THE GOVERNMENT of Japan has approved a grant of $5.5 million to the United Nations Refugee Agency to digitalize and improve access to birth registration services for former combatants and indigenous people in the Bangsamoro Autonomous Region in Muslim Mindanao (BARMM).
During the ceremonial exchange of diplomatic notes of the grant with the United Nations High Commissioner for Refugees (UNHCR) Head of National Office Maria Ermina Valdeavilla-Gallardo in Pasay City, Japanese Ambassador to the Philippines Endo Kazuya said that the BARMM only has a birth registration rate of 77%, which he says would limit access to social services.
“Japan supports developing governance, social services, infrastructure and livelihood improvement in the region,” he said.

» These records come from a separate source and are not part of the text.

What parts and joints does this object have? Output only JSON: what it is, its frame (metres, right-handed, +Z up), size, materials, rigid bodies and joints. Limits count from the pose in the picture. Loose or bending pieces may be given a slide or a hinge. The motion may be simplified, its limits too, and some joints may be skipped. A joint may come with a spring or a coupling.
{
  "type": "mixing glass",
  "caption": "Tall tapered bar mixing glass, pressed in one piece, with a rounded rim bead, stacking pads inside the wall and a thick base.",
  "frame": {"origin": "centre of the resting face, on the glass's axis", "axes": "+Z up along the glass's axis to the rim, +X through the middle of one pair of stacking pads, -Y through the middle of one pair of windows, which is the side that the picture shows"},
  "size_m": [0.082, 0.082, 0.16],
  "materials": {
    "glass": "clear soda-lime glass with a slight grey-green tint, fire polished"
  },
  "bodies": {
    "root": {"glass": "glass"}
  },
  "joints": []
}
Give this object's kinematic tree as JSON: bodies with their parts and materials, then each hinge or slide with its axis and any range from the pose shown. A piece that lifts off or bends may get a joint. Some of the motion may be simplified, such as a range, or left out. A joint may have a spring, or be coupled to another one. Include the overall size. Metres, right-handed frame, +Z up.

“This project seeks to offer easier access to birth registration and documentation, to those especially lacking access to them, namely indigenous, Sama Bajau people,” he added.
Ms. Valdeavilla-Gallardo said the initiative would allow children, former combatants, and other unregistered citizens to gain access to education, social welfare, and to fast-track the delivery of basic government services.
In a statement, the UNHCR said the project would directly benefit 30,000 citizens in BARMM and 100,00 indirectly, with about 800,000 expected to benefit from the birth registration program in the next decade.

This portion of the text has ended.